(EXERCISE BRIEF) Your task is to write out the complete listing exactly as it is shown.

(GIVEN DATA)
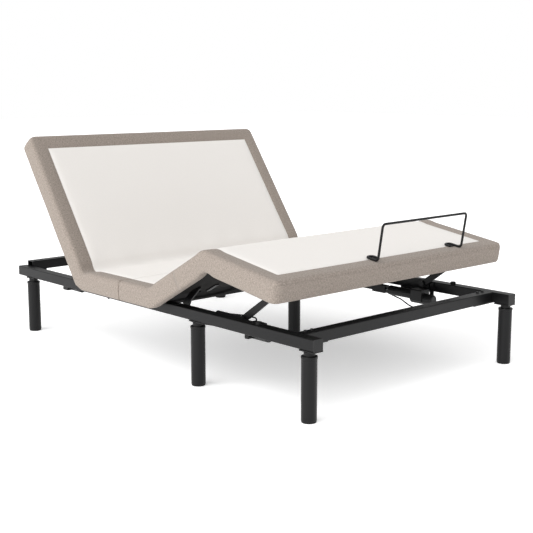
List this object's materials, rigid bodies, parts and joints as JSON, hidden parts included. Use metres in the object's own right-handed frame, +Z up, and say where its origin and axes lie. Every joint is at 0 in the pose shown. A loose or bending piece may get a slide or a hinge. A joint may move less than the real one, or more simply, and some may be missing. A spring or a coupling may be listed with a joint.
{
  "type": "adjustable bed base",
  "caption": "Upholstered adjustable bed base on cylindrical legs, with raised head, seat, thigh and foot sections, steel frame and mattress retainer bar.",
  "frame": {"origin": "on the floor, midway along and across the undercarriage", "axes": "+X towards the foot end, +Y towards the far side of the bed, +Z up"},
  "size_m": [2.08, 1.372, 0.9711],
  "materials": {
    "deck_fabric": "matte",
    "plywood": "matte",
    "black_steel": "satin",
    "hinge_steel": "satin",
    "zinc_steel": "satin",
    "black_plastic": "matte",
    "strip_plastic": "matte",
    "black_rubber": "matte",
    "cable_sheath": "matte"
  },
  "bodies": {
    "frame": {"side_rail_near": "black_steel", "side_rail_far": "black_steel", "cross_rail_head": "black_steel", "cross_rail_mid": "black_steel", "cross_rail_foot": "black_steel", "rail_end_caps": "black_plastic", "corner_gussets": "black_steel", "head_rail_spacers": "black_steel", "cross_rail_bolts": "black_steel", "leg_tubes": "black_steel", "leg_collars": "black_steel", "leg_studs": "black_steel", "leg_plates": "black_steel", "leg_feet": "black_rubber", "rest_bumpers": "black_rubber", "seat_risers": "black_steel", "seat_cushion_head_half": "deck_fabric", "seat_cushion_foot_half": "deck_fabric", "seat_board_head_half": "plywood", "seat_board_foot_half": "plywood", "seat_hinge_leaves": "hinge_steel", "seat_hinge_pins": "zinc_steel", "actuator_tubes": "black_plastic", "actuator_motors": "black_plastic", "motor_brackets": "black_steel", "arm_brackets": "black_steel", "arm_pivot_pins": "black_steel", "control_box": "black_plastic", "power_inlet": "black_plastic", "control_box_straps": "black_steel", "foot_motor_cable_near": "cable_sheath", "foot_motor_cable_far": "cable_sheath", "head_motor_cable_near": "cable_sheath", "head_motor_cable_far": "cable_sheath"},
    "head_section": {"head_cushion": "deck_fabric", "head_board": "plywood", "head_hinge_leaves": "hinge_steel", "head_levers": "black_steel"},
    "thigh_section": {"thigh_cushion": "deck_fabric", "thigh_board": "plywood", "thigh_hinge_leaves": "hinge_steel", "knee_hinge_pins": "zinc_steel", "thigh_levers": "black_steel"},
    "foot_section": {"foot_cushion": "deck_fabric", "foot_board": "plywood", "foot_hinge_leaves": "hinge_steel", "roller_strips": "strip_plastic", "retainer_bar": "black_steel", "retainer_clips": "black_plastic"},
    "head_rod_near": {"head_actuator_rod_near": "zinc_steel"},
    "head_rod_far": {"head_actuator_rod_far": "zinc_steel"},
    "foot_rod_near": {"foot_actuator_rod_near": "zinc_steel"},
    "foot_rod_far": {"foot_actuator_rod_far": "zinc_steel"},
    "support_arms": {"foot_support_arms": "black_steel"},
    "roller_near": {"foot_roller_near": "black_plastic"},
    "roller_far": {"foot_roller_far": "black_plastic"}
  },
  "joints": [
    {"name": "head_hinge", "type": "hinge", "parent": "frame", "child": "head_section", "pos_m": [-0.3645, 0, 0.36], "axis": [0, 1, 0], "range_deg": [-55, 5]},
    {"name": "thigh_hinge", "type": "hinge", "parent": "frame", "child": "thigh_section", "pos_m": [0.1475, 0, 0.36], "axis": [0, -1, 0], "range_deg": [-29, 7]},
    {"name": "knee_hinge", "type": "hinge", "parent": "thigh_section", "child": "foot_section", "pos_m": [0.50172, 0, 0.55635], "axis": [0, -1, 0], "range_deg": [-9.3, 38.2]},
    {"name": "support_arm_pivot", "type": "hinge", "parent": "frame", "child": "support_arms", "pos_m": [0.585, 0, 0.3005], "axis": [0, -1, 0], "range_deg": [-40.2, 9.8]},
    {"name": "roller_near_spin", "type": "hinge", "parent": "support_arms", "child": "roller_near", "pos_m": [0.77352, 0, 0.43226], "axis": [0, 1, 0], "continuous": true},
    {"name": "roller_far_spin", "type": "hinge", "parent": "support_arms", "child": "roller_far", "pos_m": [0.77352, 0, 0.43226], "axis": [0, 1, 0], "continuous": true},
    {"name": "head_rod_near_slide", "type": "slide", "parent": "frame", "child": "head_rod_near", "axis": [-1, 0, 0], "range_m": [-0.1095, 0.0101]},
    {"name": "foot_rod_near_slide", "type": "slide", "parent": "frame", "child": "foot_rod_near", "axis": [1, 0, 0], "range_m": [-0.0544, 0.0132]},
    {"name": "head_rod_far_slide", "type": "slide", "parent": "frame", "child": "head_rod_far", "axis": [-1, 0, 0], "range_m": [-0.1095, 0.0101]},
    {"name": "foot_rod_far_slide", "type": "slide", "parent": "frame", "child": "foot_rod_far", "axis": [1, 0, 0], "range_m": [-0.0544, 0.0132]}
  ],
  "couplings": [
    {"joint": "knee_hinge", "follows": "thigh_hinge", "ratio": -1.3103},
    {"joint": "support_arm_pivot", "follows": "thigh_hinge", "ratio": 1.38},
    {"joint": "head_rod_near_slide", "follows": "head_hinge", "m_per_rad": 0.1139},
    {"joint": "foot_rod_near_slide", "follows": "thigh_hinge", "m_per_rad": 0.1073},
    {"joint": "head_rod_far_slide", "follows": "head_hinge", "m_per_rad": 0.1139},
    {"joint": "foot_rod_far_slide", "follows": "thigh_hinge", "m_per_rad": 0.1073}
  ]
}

(SOLUTION TO THE EXERCISE)
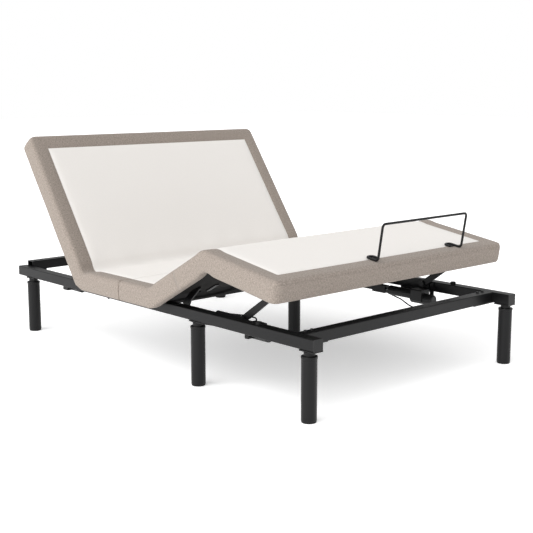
List this object's materials, rigid bodies, parts and joints as JSON, hidden parts included. Use metres in the object's own right-handed frame, +Z up, and say where its origin and axes lie. Every joint is at 0 in the pose shown. A loose or bending piece may get a slide or a hinge. A joint may move less than the real one, or more simply, and some may be missing. A spring or a coupling may be listed with a joint.
{
  "type": "adjustable bed base",
  "caption": "Upholstered adjustable bed base on cylindrical legs, with raised head, seat, thigh and foot sections, steel frame and mattress retainer bar.",
  "frame": {"origin": "on the floor, midway along and across the undercarriage", "axes": "+X towards the foot end, +Y towards the far side of the bed, +Z up"},
  "size_m": [2.08, 1.372, 0.9711],
  "materials": {
    "deck_fabric": "matte",
    "plywood": "matte",
    "black_steel": "satin",
    "hinge_steel": "satin",
    "zinc_steel": "satin",
    "black_plastic": "matte",
    "strip_plastic": "matte",
    "black_rubber": "matte",
    "cable_sheath": "matte"
  },
  "bodies": {
    "frame": {"side_rail_near": "black_steel", "side_rail_far": "black_steel", "cross_rail_head": "black_steel", "cross_rail_mid": "black_steel", "cross_rail_foot": "black_steel", "rail_end_caps": "black_plastic", "corner_gussets": "black_steel", "head_rail_spacers": "black_steel", "cross_rail_bolts": "black_steel", "leg_tubes": "black_steel", "leg_collars": "black_steel", "leg_studs": "black_steel", "leg_plates": "black_steel", "leg_feet": "black_rubber", "rest_bumpers": "black_rubber", "seat_risers": "black_steel", "seat_cushion_head_half": "deck_fabric", "seat_cushion_foot_half": "deck_fabric", "seat_board_head_half": "plywood", "seat_board_foot_half": "plywood", "seat_hinge_leaves": "hinge_steel", "seat_hinge_pins": "zinc_steel", "actuator_tubes": "black_plastic", "actuator_motors": "black_plastic", "motor_brackets": "black_steel", "arm_brackets": "black_steel", "arm_pivot_pins": "black_steel", "control_box": "black_plastic", "power_inlet": "black_plastic", "control_box_straps": "black_steel", "foot_motor_cable_near": "cable_sheath", "foot_motor_cable_far": "cable_sheath", "head_motor_cable_near": "cable_sheath", "head_motor_cable_far": "cable_sheath"},
    "head_section": {"head_cushion": "deck_fabric", "head_board": "plywood", "head_hinge_leaves": "hinge_steel", "head_levers": "black_steel"},
    "thigh_section": {"thigh_cushion": "deck_fabric", "thigh_board": "plywood", "thigh_hinge_leaves": "hinge_steel", "knee_hinge_pins": "zinc_steel", "thigh_levers": "black_steel"},
    "foot_section": {"foot_cushion": "deck_fabric", "foot_board": "plywood", "foot_hinge_leaves": "hinge_steel", "roller_strips": "strip_plastic", "retainer_bar": "black_steel", "retainer_clips": "black_plastic"},
    "head_rod_near": {"head_actuator_rod_near": "zinc_steel"},
    "head_rod_far": {"head_actuator_rod_far": "zinc_steel"},
    "foot_rod_near": {"foot_actuator_rod_near": "zinc_steel"},
    "foot_rod_far": {"foot_actuator_rod_far": "zinc_steel"},
    "support_arms": {"foot_support_arms": "black_steel"},
    "roller_near": {"foot_roller_near": "black_plastic"},
    "roller_far": {"foot_roller_far": "black_plastic"}
  },
  "joints": [
    {"name": "head_hinge", "type": "hinge", "parent": "frame", "child": "head_section", "pos_m": [-0.3645, 0, 0.36], "axis": [0, 1, 0], "range_deg": [-55, 5]},
    {"name": "thigh_hinge", "type": "hinge", "parent": "frame", "child": "thigh_section", "pos_m": [0.1475, 0, 0.36], "axis": [0, -1, 0], "range_deg": [-29, 7]},
    {"name": "knee_hinge", "type": "hinge", "parent": "thigh_section", "child": "foot_section", "pos_m": [0.50172, 0, 0.55635], "axis": [0, -1, 0], "range_deg": [-9.3, 38.2]},
    {"name": "support_arm_pivot", "type": "hinge", "parent": "frame", "child": "support_arms", "pos_m": [0.585, 0, 0.3005], "axis": [0, -1, 0], "range_deg": [-40.2, 9.8]},
    {"name": "roller_near_spin", "type": "hinge", "parent": "support_arms", "child": "roller_near", "pos_m": [0.77352, 0, 0.43226], "axis": [0, 1, 0], "continuous": true},
    {"name": "roller_far_spin", "type": "hinge", "parent": "support_arms", "child": "roller_far", "pos_m": [0.77352, 0, 0.43226], "axis": [0, 1, 0], "continuous": true},
    {"name": "head_rod_near_slide", "type": "slide", "parent": "frame", "child": "head_rod_near", "axis": [-1, 0, 0], "range_m": [-0.1095, 0.0101]},
    {"name": "foot_rod_near_slide", "type": "slide", "parent": "frame", "child": "foot_rod_near", "axis": [1, 0, 0], "range_m": [-0.0544, 0.0132]},
    {"name": "head_rod_far_slide", "type": "slide", "parent": "frame", "child": "head_rod_far", "axis": [-1, 0, 0], "range_m": [-0.1095, 0.0101]},
    {"name": "foot_rod_far_slide", "type": "slide", "parent": "frame", "child": "foot_rod_far", "axis": [1, 0, 0], "range_m": [-0.0544, 0.0132]}
  ],
  "couplings": [
    {"joint": "knee_hinge", "follows": "thigh_hinge", "ratio": -1.3103},
    {"joint": "support_arm_pivot", "follows": "thigh_hinge", "ratio": 1.38},
    {"joint": "head_rod_near_slide", "follows": "head_hinge", "m_per_rad": 0.1139},
    {"joint": "foot_rod_near_slide", "follows": "thigh_hinge", "m_per_rad": 0.1073},
    {"joint": "head_rod_far_slide", "follows": "head_hinge", "m_per_rad": 0.1139},
    {"joint": "foot_rod_far_slide", "follows": "thigh_hinge", "m_per_rad": 0.1073}
  ]
}